## Work required:
Copy out the lines of the records below, and only those lines, from the one with "Keep writing the" through the one with "lid, whose flange", exactly as they appear.

Collected data entries:
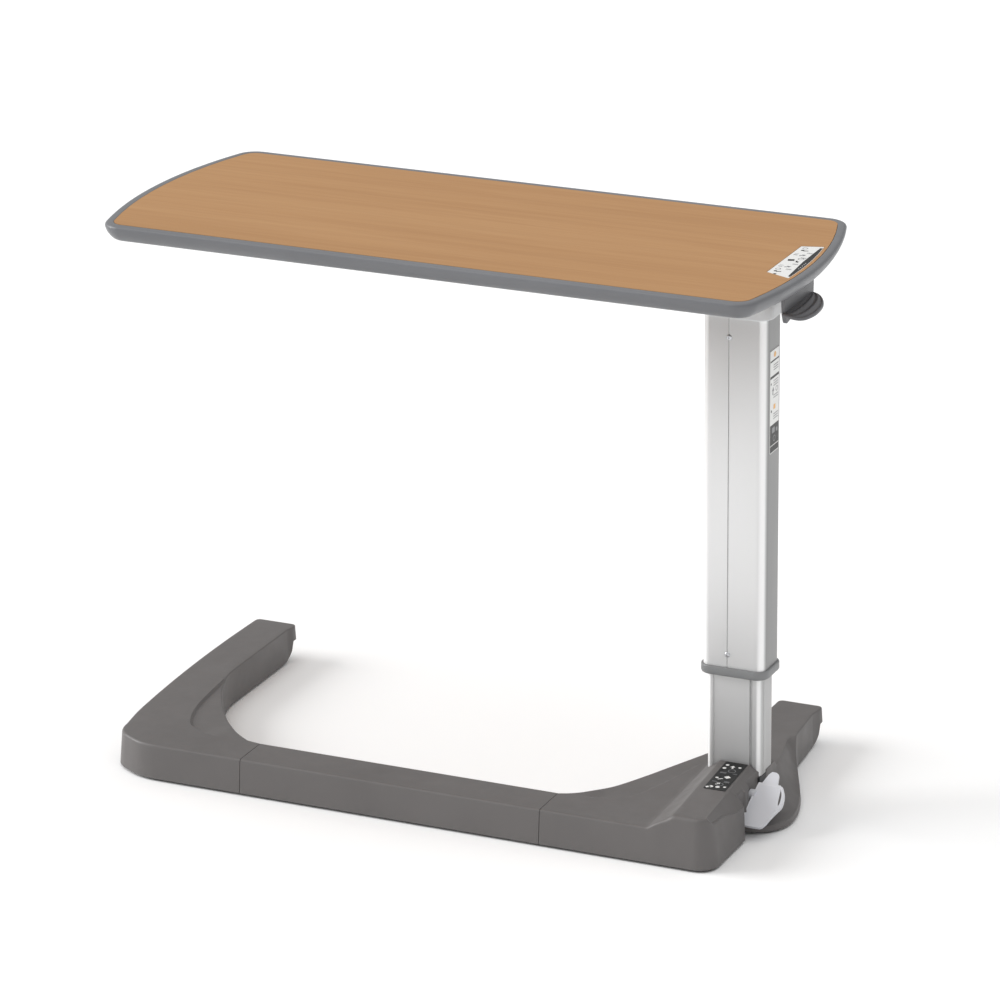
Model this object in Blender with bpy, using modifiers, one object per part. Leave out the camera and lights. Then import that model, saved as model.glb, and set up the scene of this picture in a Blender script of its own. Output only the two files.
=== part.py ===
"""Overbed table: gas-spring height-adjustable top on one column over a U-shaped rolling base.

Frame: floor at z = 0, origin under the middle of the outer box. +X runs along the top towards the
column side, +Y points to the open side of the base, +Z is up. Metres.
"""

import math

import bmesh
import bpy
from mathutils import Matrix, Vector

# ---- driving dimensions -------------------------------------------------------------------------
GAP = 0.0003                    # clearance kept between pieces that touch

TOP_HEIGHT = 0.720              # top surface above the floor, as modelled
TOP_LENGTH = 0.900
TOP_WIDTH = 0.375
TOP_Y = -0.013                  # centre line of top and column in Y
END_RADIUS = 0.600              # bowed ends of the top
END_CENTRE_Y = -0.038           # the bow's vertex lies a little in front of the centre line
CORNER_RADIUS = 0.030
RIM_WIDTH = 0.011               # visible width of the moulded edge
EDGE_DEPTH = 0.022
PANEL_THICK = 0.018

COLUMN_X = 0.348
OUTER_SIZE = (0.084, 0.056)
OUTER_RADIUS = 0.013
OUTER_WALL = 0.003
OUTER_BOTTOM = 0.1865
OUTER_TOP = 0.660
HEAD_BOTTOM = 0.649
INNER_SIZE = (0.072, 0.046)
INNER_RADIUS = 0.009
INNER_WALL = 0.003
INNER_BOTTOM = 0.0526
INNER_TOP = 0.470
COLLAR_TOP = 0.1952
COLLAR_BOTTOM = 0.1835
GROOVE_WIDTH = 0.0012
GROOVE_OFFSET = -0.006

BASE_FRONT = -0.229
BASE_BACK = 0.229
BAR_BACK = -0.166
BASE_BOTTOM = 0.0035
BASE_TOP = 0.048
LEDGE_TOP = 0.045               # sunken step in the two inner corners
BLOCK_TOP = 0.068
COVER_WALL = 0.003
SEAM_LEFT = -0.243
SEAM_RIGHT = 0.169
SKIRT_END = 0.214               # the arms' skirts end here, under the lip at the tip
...
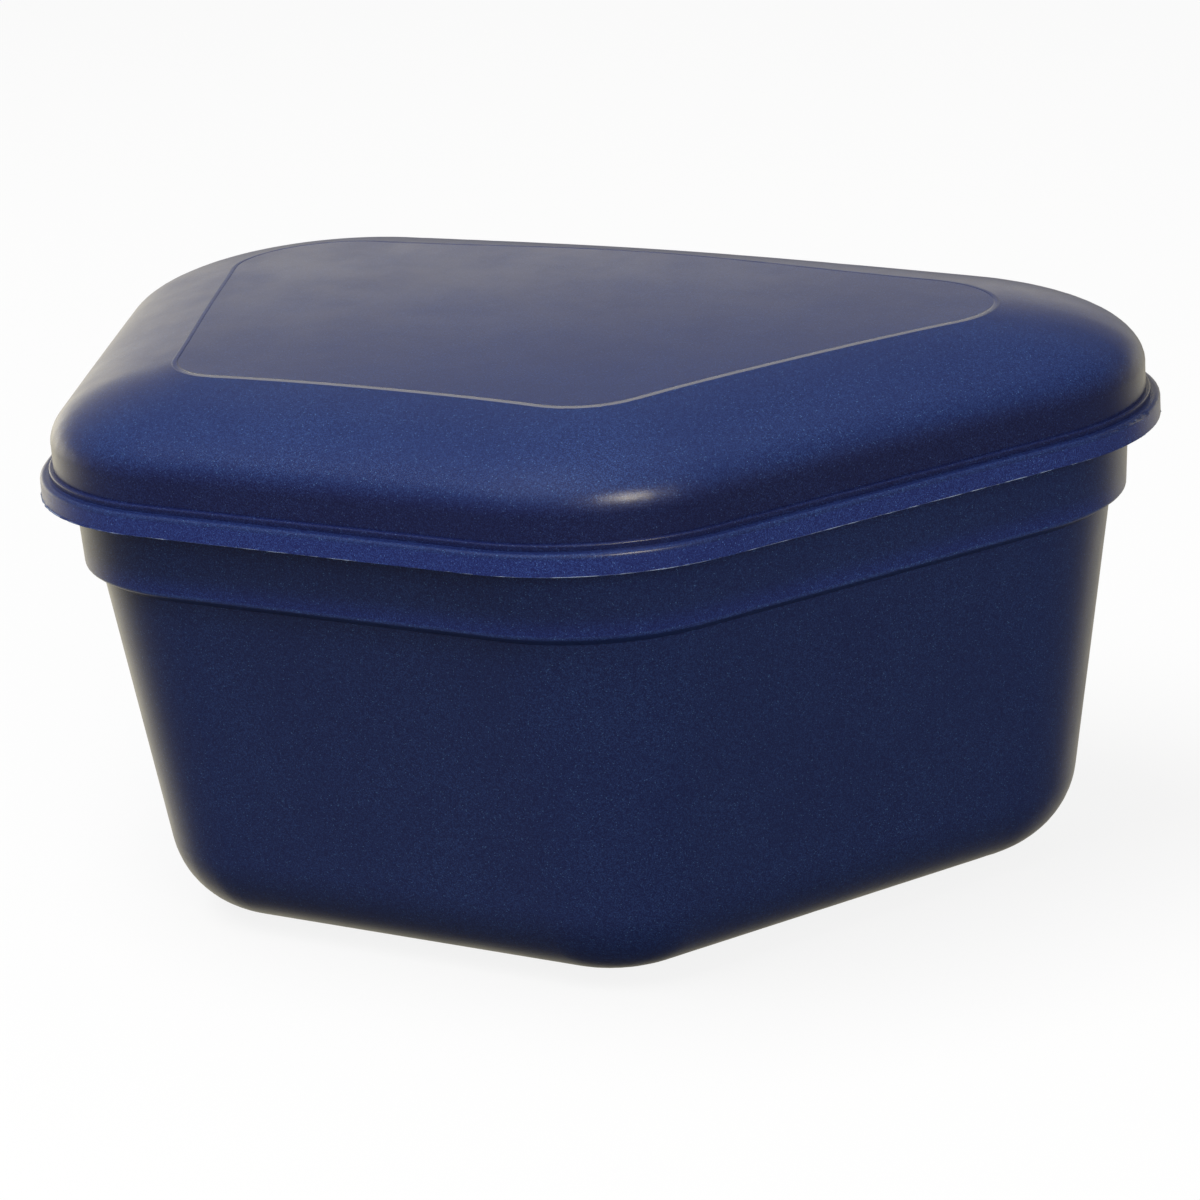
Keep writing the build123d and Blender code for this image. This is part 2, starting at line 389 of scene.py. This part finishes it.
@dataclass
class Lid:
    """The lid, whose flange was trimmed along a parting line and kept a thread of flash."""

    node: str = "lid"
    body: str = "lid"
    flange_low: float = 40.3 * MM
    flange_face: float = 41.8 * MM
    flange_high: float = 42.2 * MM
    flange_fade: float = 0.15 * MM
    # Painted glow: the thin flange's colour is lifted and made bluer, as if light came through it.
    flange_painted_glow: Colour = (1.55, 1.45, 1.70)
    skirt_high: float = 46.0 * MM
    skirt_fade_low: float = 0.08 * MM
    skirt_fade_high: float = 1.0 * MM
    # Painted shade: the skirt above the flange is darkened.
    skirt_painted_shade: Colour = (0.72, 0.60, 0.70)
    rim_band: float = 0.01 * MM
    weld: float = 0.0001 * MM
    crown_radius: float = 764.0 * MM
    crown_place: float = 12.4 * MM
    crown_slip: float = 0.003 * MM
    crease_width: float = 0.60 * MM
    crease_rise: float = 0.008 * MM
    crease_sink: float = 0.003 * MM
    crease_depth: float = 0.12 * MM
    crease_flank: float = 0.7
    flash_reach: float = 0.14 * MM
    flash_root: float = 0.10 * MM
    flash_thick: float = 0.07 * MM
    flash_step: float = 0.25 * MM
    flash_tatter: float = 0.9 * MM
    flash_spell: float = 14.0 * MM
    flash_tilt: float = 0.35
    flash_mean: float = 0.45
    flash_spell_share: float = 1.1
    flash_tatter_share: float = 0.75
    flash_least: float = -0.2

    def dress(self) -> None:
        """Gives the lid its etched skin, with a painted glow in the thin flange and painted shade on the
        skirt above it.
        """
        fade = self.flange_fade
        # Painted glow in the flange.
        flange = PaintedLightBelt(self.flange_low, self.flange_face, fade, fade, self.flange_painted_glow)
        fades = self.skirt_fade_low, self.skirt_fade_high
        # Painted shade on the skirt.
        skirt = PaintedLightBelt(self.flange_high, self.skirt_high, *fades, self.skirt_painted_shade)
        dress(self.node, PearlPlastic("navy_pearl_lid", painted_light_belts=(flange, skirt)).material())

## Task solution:
Keep writing the build123d and Blender code for this image. This is part 2, starting at line 389 of scene.py. This part finishes it.
@dataclass
class Lid:
    """The lid, whose flange was trimmed along a parting line and kept a thread of flash."""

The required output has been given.